Mr. Reynolds’ acting career, forged from classes he took at Palm Beach Junior College, began in TV in the late 1950s. He became one of the top movie actors of the 1970s, showing his dramatic and comedic range in movies from Deliverance to The Longest Yard to Sharky’s Machine to perhaps his most beloved film, Smokey and the Bandit.

He earned an Emmy for Evening Shade, his fifth TV series, in the 1990s. And even though his film career dimmed after his Academy Award-nominated turn in Boogie Nights, he never stopped working in TV, movies, commercials — whatever paid the bills.
At the same time, Mr. Reynolds was never far from home.

At the time of his death, he lived in Hobe Sound, and over the years built a studio/ranch, a theater training company and a small museum of his movie memoribilia in Jupiter. Mr. Reynolds also filmed movies and his TV series B.L. Stryker here.

Burton Leon Reynolds Jr. was born in Lansing, Michigan in 1936. His father, Burt Sr., enlisted in the Army in 1941, and gained a battlefield commission; he won five battle stars and a bronze star in the European theater.

Mr. Reynolds’ family moved to Riviera Beach when he was 10. Burt Sr. became a policeman in Riviera Beach and rose through the ranks until he became the police chief.

Mr. Reynolds moved through the public school system and in his sophomore year at Palm Beach High he was named first team All State and All-Southern fullback. He was a gregarious, friendly kid, widely liked by his classmates, and a frequent presence in West Palm Beach neighborhoods such as Flamingo Park.

One of his best friends was Dick Howser, the future manager of the World Series champion Kansas City Royals. In those days, Howser was known as “Peanut,” and Mr. Reynolds was known as “Buddy.”

He had a wide range of college scholarships and opted for Florida State, where he was a halfback and roomed with Lee Corso, later a notable sports broadcaster.

At this point, Mr. Reynolds’ ambition was to play pro football, but a knee injury put paid to that, as well as his football scholarship. His second choice of a career was to follow his father into police work, and Burt Sr. suggested that he finish college and become a parole officer.

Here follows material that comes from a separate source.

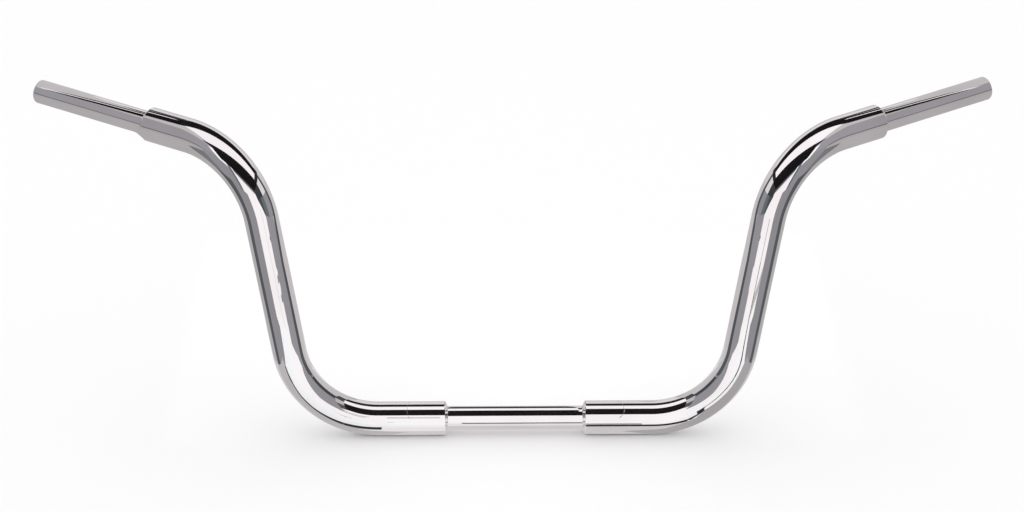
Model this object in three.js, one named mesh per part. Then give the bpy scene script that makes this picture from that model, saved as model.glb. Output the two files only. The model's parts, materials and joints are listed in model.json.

Mr. Reynolds began attending Palm Beach Junior College in Lake Worth, where he attended classes taught by Watson B. Duncan III, who nudged Reynolds into trying out for the school play “Outward Bound.” Mr. Reynolds won the 1956 Florida State Drama Award for his performance, and for the rest of his life Mr. Reynolds considered Duncan his mentor and the most influential person in his life.